Task goal | Repeat exactly each line of the data provided below.

Data shown |
╔══

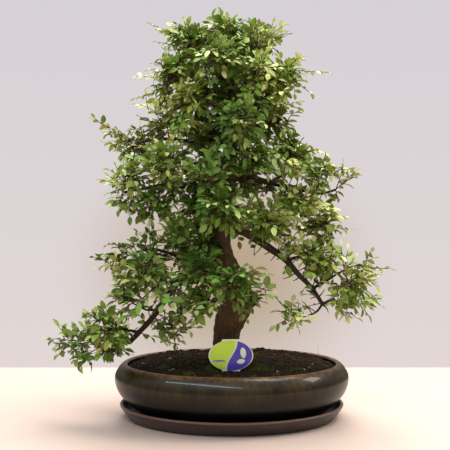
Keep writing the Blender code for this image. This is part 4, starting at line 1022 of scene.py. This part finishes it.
heads = []
sprays = sorted(name for name in frame["nodes"] if name.startswith("spray_"))
slots = {row["node"]: row["material_slot"] for row in frame["record"]["subparts"]}
for number, name in enumerate(sprays):
    rng = random.Random(number * 31 + 5)
    age = "young" if slots[name] == "leaf_young" else "old"
    root, middle, tips = spray_tips(frame["nodes"][name])
    dense = len(tips) > DENSE_TIPS
    far_tip = max(tips, key=lambda p: (p - middle).length)
    reach = sorted((p - middle).length for p in tips)[len(tips) // 2]
    spray_groups.setdefault((age, "upper" if middle.z > UPPER_FROM else "lower"), []).append(name)
    main_line = bowed(root, middle, rng, 0.05) + bowed(middle, far_tip, rng, 0.05)[1:]
    grow_shoot(main_line, age, rng, 0.55, youth=rng.uniform(0.5, 1.0), radii=(STEM_RADIUS, TWIG_RADII[1]))
    for tip in tips:
        if tip is far_tip:
            continue
        far = (tip - middle).length
        on_shoot = (tip - middle).dot(far_tip - middle) / (far_tip - middle).length_squared
        if far > 1.35 * reach or not dense:
            beside = middle + (far_tip - middle) * max(0, on_shoot)
            start = beside + (middle - far_tip).normalized() * (tip - beside).length * 0.7
            grow_shoot(bowed(start, tip, rng), age, rng, 0.45, youth=rng.uniform(0.1, 0.8), size=0.95)
        else:
            start = inside_head(root, middle, reach, rng)
            grow_shoot(bowed(start, tip, rng), age, rng, youth=max(0, rng.uniform(-0.6, 0.7)))
    if dense:
        heads.append((middle, age))
        beside = abs(middle.x - axis_at(middle.z).x)
        for k in range(round(FILL_SHOOTS * (1 - OPEN_OUTSIDE * min(1, beside / 130)))):
            out = Vector([rng.gauss(0, 1) for _ in range(3)]).normalized()
            start = inside_head(root, middle, reach, rng)
            tip = middle + out * reach * rng.uniform(0.6, 1.0)
            grow_shoot(bowed(start, tip, rng), age, rng, youth=max(0, rng.uniform(-0.8, 0.5)))

for number, (limb, ends) in enumerate(MORE_SHOOTS.items()):
    rng = random.Random(number + 400)
    for plan_end in ends:
        end = in_space(plan_end)
        root = min(limb_lines[limb][0], key=lambda p: (p - end).length)
        line = bowed(root, end, rng, 0.1)
        age = rng.choice(("old", "old", "young"))
        grow_shoot(line, age, rng, 0.2, youth=rng.uniform(0.2, 1.0), size=0.9)
        for k in range(SIDE_TWIGS):
            at = line[1] + (line[3] - line[1]) * rng.random()
            aside = Vector([rng.gauss(0, 1) for _ in range(3)]).normalized()
            tip = at + ((end - root).normalized() * 0.8 + aside).normalized() * rng.uniform(18, 32)
            grow_shoot(bowed(at, tip, rng), age, rng, 0.25, youth=max(0, rng.uniform(-0.5, 0.8)), size=0.9)

for limb, ends in STRAY_SHOOTS.items():
    rng = random.Random(limb)
    for plan_end in ends:
        end = in_space(plan_end)
        root = limb_lines[limb][0][-4]
        grow_shoot(bowed(root, end, rng, 0.06), "young", rng, 0.3, youth=rng.uniform(0.4, 1.0), size=0.85)

# In the crown, the dense heads grow into each other, and shoots from the trunk fill its middle.
for number, (here, age) in enumerate(heads):
    rng = random.Random(number + 900)
    for there, _ in heads[number + 1:]:
        if min(here.z, there.z) > UPPER_FROM and (here - there).length < BRIDGED:
            for k in range(BRIDGES):
                start = here + (there - here) * rng.uniform(0.1, 0.35)
                tip = here + (there - here) * rng.uniform(0.4, 0.75)
                tip += Vector([rng.gauss(0, 1) for _ in range(3)]).normalized() * rng.uniform(4, 20)
                grow_shoot(bowed(start, tip, rng), age, rng, youth=max(0, rng.uniform(-0.8, 0.6)))
rng = random.Random(77)
for z in range(*TRUNK_SHOOTS):
    for side in (-1, 1):
        start = axis_at(z)
        out = Vector((side * rng.uniform(0.1, 1.0), -rng.uniform(0.2, 1.0), rng.uniform(0.0, 0.8))).normalized()
        line = bowed(start, start + out * rng.uniform(34, 62), rng)
        grow_shoot(line, "old", rng, 0.35, youth=max(0, rng.uniform(-0.8, 0.5)))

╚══

Task solution |
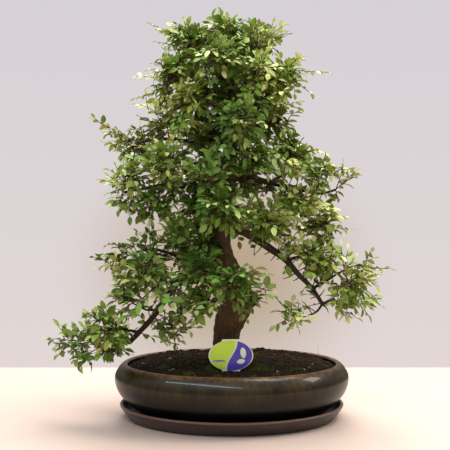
Keep writing the Blender code for this image. This is part 4, starting at line 1022 of scene.py. This part finishes it.
heads = []
sprays = sorted(name for name in frame["nodes"] if name.startswith("spray_"))
slots = {row["node"]: row["material_slot"] for row in frame["record"]["subparts"]}
for number, name in enumerate(sprays):
    rng = random.Random(number * 31 + 5)
    age = "young" if slots[name] == "leaf_young" else "old"
    root, middle, tips = spray_tips(frame["nodes"][name])
    dense = len(tips) > DENSE_TIPS
    far_tip = max(tips, key=lambda p: (p - middle).length)
    reach = sorted((p - middle).length for p in tips)[len(tips) // 2]
    spray_groups.setdefault((age, "upper" if middle.z > UPPER_FROM else "lower"), []).append(name)
    main_line = bowed(root, middle, rng, 0.05) + bowed(middle, far_tip, rng, 0.05)[1:]
    grow_shoot(main_line, age, rng, 0.55, youth=rng.uniform(0.5, 1.0), radii=(STEM_RADIUS, TWIG_RADII[1]))
    for tip in tips:
        if tip is far_tip:
            continue
        far = (tip - middle).length
        on_shoot = (tip - middle).dot(far_tip - middle) / (far_tip - middle).length_squared
        if far > 1.35 * reach or not dense:
            beside = middle + (far_tip - middle) * max(0, on_shoot)
            start = beside + (middle - far_tip).normalized() * (tip - beside).length * 0.7
            grow_shoot(bowed(start, tip, rng), age, rng, 0.45, youth=rng.uniform(0.1, 0.8), size=0.95)
        else:
            start = inside_head(root, middle, reach, rng)
            grow_shoot(bowed(start, tip, rng), age, rng, youth=max(0, rng.uniform(-0.6, 0.7)))
    if dense:
        heads.append((middle, age))
        beside = abs(middle.x - axis_at(middle.z).x)
        for k in range(round(FILL_SHOOTS * (1 - OPEN_OUTSIDE * min(1, beside / 130)))):
            out = Vector([rng.gauss(0, 1) for _ in range(3)]).normalized()
            start = inside_head(root, middle, reach, rng)
            tip = middle + out * reach * rng.uniform(0.6, 1.0)
            grow_shoot(bowed(start, tip, rng), age, rng, youth=max(0, rng.uniform(-0.8, 0.5)))

for number, (limb, ends) in enumerate(MORE_SHOOTS.items()):
    rng = random.Random(number + 400)
    for plan_end in ends:
        end = in_space(plan_end)
        root = min(limb_lines[limb][0], key=lambda p: (p - end).length)
        line = bowed(root, end, rng, 0.1)
        age = rng.choice(("old", "old", "young"))
        grow_shoot(line, age, rng, 0.2, youth=rng.uniform(0.2, 1.0), size=0.9)
        for k in range(SIDE_TWIGS):
            at = line[1] + (line[3] - line[1]) * rng.random()
            aside = Vector([rng.gauss(0, 1) for _ in range(3)]).normalized()
            tip = at + ((end - root).normalized() * 0.8 + aside).normalized() * rng.uniform(18, 32)
            grow_shoot(bowed(at, tip, rng), age, rng, 0.25, youth=max(0, rng.uniform(-0.5, 0.8)), size=0.9)

for limb, ends in STRAY_SHOOTS.items():
    rng = random.Random(limb)
    for plan_end in ends:
        end = in_space(plan_end)
        root = limb_lines[limb][0][-4]
        grow_shoot(bowed(root, end, rng, 0.06), "young", rng, 0.3, youth=rng.uniform(0.4, 1.0), size=0.85)

# In the crown, the dense heads grow into each other, and shoots from the trunk fill its middle.
for number, (here, age) in enumerate(heads):
    rng = random.Random(number + 900)
    for there, _ in heads[number + 1:]:
        if min(here.z, there.z) > UPPER_FROM and (here - there).length < BRIDGED:
            for k in range(BRIDGES):
                start = here + (there - here) * rng.uniform(0.1, 0.35)
                tip = here + (there - here) * rng.uniform(0.4, 0.75)
                tip += Vector([rng.gauss(0, 1) for _ in range(3)]).normalized() * rng.uniform(4, 20)
                grow_shoot(bowed(start, tip, rng), age, rng, youth=max(0, rng.uniform(-0.8, 0.6)))
rng = random.Random(77)
for z in range(*TRUNK_SHOOTS):
    for side in (-1, 1):
        start = axis_at(z)
        out = Vector((side * rng.uniform(0.1, 1.0), -rng.uniform(0.2, 1.0), rng.uniform(0.0, 0.8))).normalized()
        line = bowed(start, start + out * rng.uniform(34, 62), rng)
        grow_shoot(line, "old", rng, 0.35, youth=max(0, rng.uniform(-0.8, 0.5)))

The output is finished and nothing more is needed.